Liquidity

Liquidity is one of the more important concepts in trading and finance and yet it is also one of the most difficult to define. Almost certainly it eludes any obvious way of being quantified. Sometimes itwould appear that market commentators think of liquidity as some kind of macromarket variable that can be related back to the money supply or credit that is “in the system”.

We suggest that it is better not to view liquidity as having to do with money “sloshing around the system” but rather as having to do with the degree of disagreement among traders. The best way it can be observed, but often it is all too fleeting, is to review the depth of the market’s order book. Expressed in overly simplistic terms, if the order book has depth and is layered in a multi-tiered manner then there is a “healthy” disagreement among traders about the most suitable price for the current time frame of reference. The market could be said to be operating with its normal degree of fractiousness. If the order book empties out very quickly and loses its fractal and temporal structure then the market has (temporarily at least) lost its liquidity. If there are very few, if any, bids and a preponderance of traders wanting to sell then either trading is going to grind to a halt or price is going to “jump” to a new level.

So we propose that liquidity is not a measurable variable of markets but is best thought of as a compressed way of describing the degree to which markets either facilitate transactions or inhibit them. For markets to work properly there need to be disagreements, different time horizons among the participants and different agendas and priorities. While some traders think that an asset is worth buying at a specified price there must be others who, for various reasons, think that it is worth selling at that same price. The two most common frameworks for financial markets are the open out cry model and the electronic order book and, in both cases, for sustained trading to take place there needs to be a fragmentation of opinions. Assuming that there are a dedicated group of traders that want to trade a particular asset, the more evenly divided opinions are regarding the suitability of the current price the more liquid the market will be. In very liquid markets buying and selling preferences will show a high degree of nonalignment. Trading stances will be dispersed and there will no obvious internal coherence to them. But when the fragmentation is replaced by a near-consensus view among traders the liquidity evaporates (notice again how the water-based metaphors seem to inform the way that liquidity is often discussed).
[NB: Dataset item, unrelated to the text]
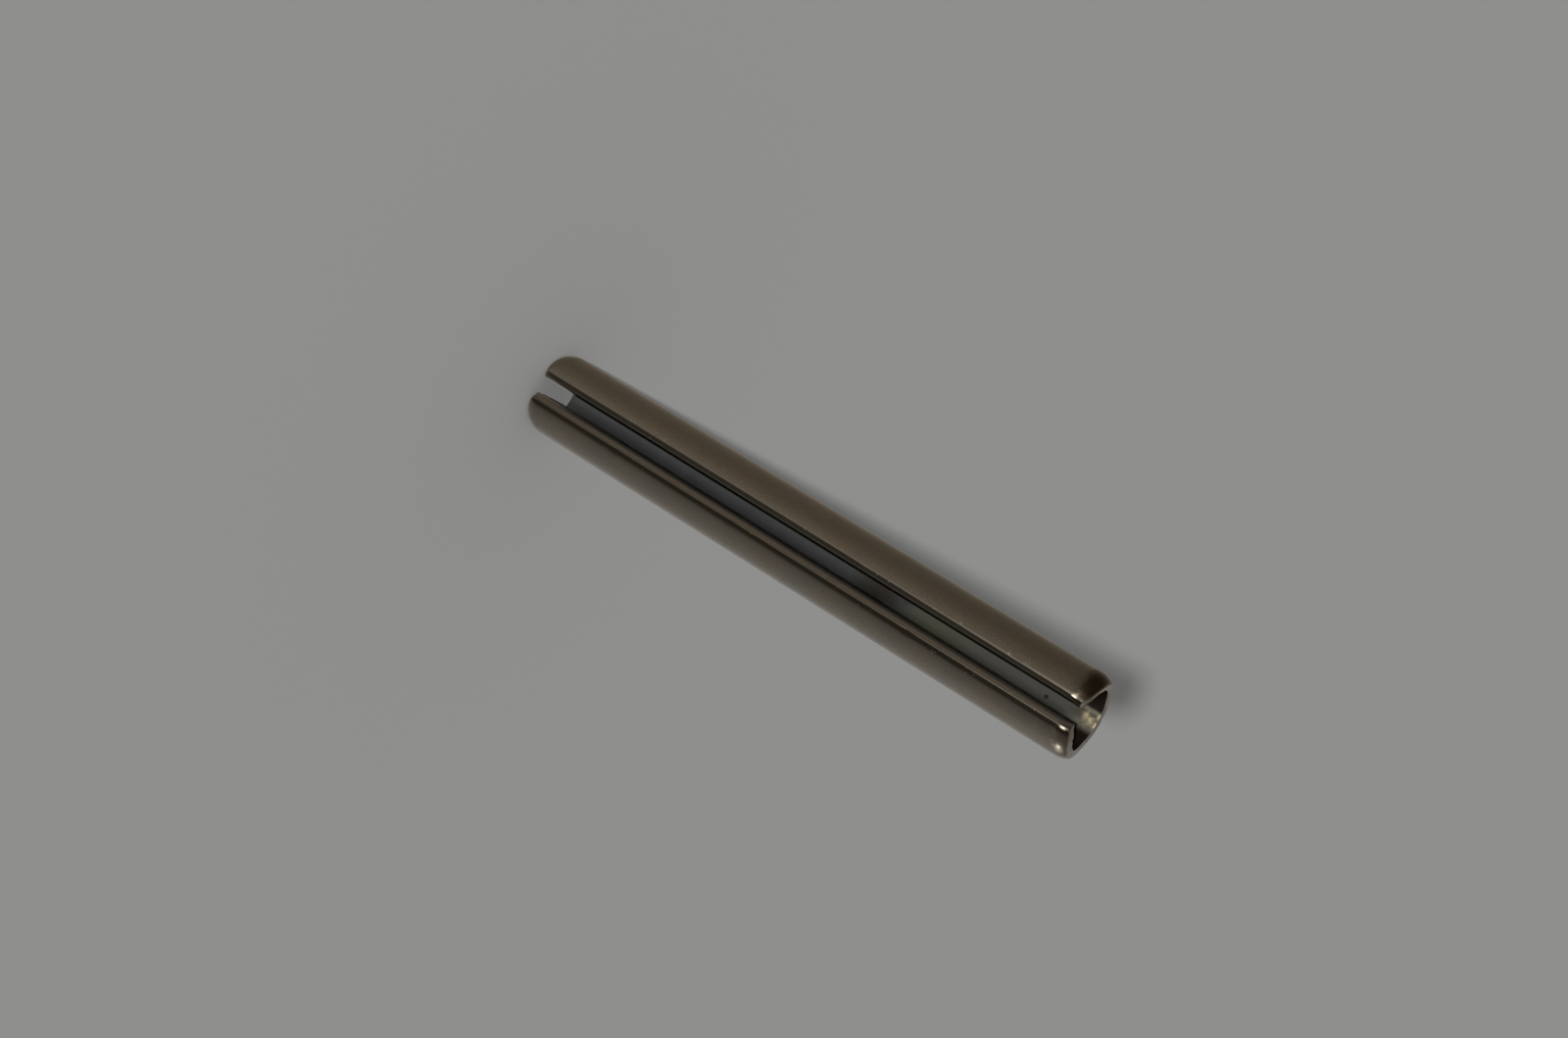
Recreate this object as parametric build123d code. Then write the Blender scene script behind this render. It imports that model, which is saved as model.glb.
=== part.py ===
"""Slotted spring pin, 6 mm by 50 mm, standing on one end.

One strip of spring steel is rolled into a tube that stays open along a slot. The strip's long
edges are rounded, and each end of the tube is drawn in to a domed nose that leads the pin into
its hole. The pin's axis is Z, with +Z up, and the slot opens towards -Y. The origin is on the
axis, half way up.
"""
import os
from math import asin, tan

from build123d import *

# Driving sizes, in millimetres
free_diameter = 6.5      # outside the relaxed pin, before a 6 mm hole squeezes it
length = 50.0            # from end face to end face
strip_thickness = 1.0    # wall of the tube
slot_gap = 1.1           # between the lips at the bore, where they come nearest
lip_round = 0.6          # outer corner of each long edge of the strip
lip_break = 0.12         # bore corner of each long edge
nose_length = 1.0        # along the axis, from the full diameter to the end face
nose_drop = 0.27         # how far a nose comes in at its end face, on the radius
end_break = 0.08         # worn corners of the end faces, at the nose and at the bore

outer_radius = free_diameter / 2
bore_radius = outer_radius - strip_thickness
half_length = length / 2
half_slot = asin(slot_gap / 2 / bore_radius)
outer_corner = min(lip_round, 0.8 * strip_thickness)


def rolled_strip():
    """Section across the pin: a ring with a radial slot at the front and rounded lips."""
    with BuildSketch(Plane.XY) as section:
        Circle(outer_radius)
        Circle(bore_radius, mode=Mode.SUBTRACT)
        slot_front = -free_diameter
        slot_side = free_diameter * tan(half_slot)
        with BuildLine():
            Polyline((0, 0), (-slot_side, slot_front), (slot_side, slot_front), close=True)
        make_face(mode=Mode.SUBTRACT)
        fillet(section.vertices().sort_by_distance((0, 0))[:2], lip_break)
        fillet(section.vertices().sort_by_distance((0, 0))[-2:], outer_corner)
    return section.sketch


def wall_along_axis():
    """Section along the wall: bore, end faces with broken corners, domed noses and outside."""
    shoulder = half_length - nose_length
    rim_radius = outer_radius - nose_drop
    with BuildSketch(Plane.XZ) as section:
        with BuildLine():
            outside = Line((outer_radius, -shoulder), (outer_radius, shoulder))
            nose = TangentArc(outside @ 1, (rim_radius, half_length), tangent=outside % 1)
            mirror(nose, about=Plane.XZ)
            Polyline((rim_radius, half_length), (bore_radius, half_length),
                     (bore_radius, -half_length), (rim_radius, -half_length))
        make_face()
        end_corners = section.vertices().group_by(Axis.Y)
        fillet(end_corners[0] + end_corners[-1], end_break)
    return section.sketch


def roll_pin():
    """The rolled strip drawn along the axis, held within the turned outline of its two noses."""
    tube = extrude(rolled_strip(), half_length, both=True)
    turned_outline = revolve(wall_along_axis(), axis=Axis.Z)
    return tube & turned_outline


os.makedirs("parts", exist_ok=True)
export_step(roll_pin(), "parts/roll_pin.step")
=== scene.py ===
"""Looks of the slotted spring pin: its worn steel surface, a pale floor, soft light and the camera.

The pin stands on one end with its axis on Z. Shapes are worked out in millimetres and put into
the meshes in metres. Angles round the pin are measured from -Y, the middle of the slot, towards +X.
"""
from math import asin, cos, pi, radians, sin

import bpy
import numpy as np
from mathutils import Matrix, Vector


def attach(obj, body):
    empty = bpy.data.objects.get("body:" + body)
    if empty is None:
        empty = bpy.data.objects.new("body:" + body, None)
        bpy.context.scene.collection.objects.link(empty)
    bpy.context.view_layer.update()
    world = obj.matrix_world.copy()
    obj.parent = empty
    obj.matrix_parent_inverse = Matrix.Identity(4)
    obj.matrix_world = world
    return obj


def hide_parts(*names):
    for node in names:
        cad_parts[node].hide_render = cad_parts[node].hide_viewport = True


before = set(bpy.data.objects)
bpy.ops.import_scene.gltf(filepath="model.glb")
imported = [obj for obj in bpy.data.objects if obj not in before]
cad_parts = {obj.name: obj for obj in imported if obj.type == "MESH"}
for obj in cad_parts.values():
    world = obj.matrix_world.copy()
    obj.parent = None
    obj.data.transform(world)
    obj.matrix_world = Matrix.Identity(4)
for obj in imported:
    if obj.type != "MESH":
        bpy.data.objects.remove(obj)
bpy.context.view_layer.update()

MM = 0.001

# The pin, in millimetres
OUTER_RADIUS = 3.25
BORE_RADIUS = 2.25
HALF_LENGTH = 25.0
SLOT_GAP = 1.1                         # between the lips at the bore
HALF_SLOT = asin(SLOT_GAP / 2 / BORE_RADIUS)   # angle from the slot's middle to a lip's flat face
NOSE_LENGTH = 1.0
NOSE_DROP = 0.27
RIGHT_ROUND = 0.6                      # outer rounding of the +X lip
LEFT_ROUND = 0.43                      # and of the -X lip, which is a little sharper,
LEFT_ROUND_TOP = 0.33                  # the more so towards the top
LIP_BREAK = 0.12                       # bore corner of each lip
LIP_ANGLE = 0.36                       # where the lips' roundings are burnished,
LIP_WIDTH = 0.13                       # and how far to either side

# This pin's twist, its skewed and blunt ends, and its wear, in millimetres and radians
TWIST = radians(1.9)                   # the slot's turn at each end, from none half way
TOP_SKEW = 0.24                        # how far the +X lip stands above the other at the top
TOP_BLUNT = 0.28                       # how far the lips' corners fall away at the top
TOP_BACK = 0.34                        # how far the back stops short at the top
FOOT_SKEW = 0.12                       # how far the -X lip reaches below the other at the foot
FOOT_BLUNT = 0.20                      # how far the lips' corners fall away at the foot
FOOT_BACK = 0.20                       # how far the back stops short at the foot
SKEW_START = 18.0                      # height from which the strip is drawn back at its ends
EDGE_WEAR = 0.085                      # rounding of the end faces' corners
RAGGED_WEAR = 0.068                    # further wear of the upper bore edge beside the +X lip
LEFT_NOSE_DROP = 0.36                  # how much further the upper nose comes in on -X
LEFT_NOSE_LENGTH = 1.6                 # and over which length
WAVE_HEIGHT = 0.0012                   # of each of the body's two faint waves
LIP_SINK = 0.055                       # how much nearer the axis the lips lie at the ends
LEFT_LIP_SINK = 0.104                  # and the -X lip than the other, all along
NICKS = (                              # height, angle, depth and size of each
    (11.2, 0.40, 0.05, 0.22), (23.6, 0.47, 0.03, 0.25), (19.1, -0.42, 0.025, 0.2),
    (6.3, -0.40, 0.03, 0.25), (-4.8, 0.43, 0.03, 0.3), (15.7, 0.44, 0.02, 0.2),
    (-16.0, 0.41, 0.035, 0.3), (2.2, 2.4, 0.02, 0.4), (-11.5, -1.9, 0.02, 0.5))

# How finely the pin's surface is divided: half a lip's flat, its outer rounding and bore corner,
# half the outer arc, and half the bore's arc, which makes both sides of the wall alike in count
FLAT_STEPS = 3
ROUND_STEPS = 16
BREAK_STEPS = 8
OUTER_STEPS = 74
BORE_STEPS = OUTER_STEPS + ROUND_STEPS - BREAK_STEPS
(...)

To summarize, liquidity disappears when long-, medium- and short-term investors all share the same market perspective eliminating a two-sided market. This is well expressed in the following quotation:

Liquidity declines more than proportionally with the intensity of the demand for it. The more you need cash, the higher the price you have to pay to get it. And when average opinion comes to believe that average opinion will decide to turn assets into cash, then liquidity may be confidently expected to go to zero. By definition, no market can hedge this risk; no individual participant is rich enough not to need the hedge.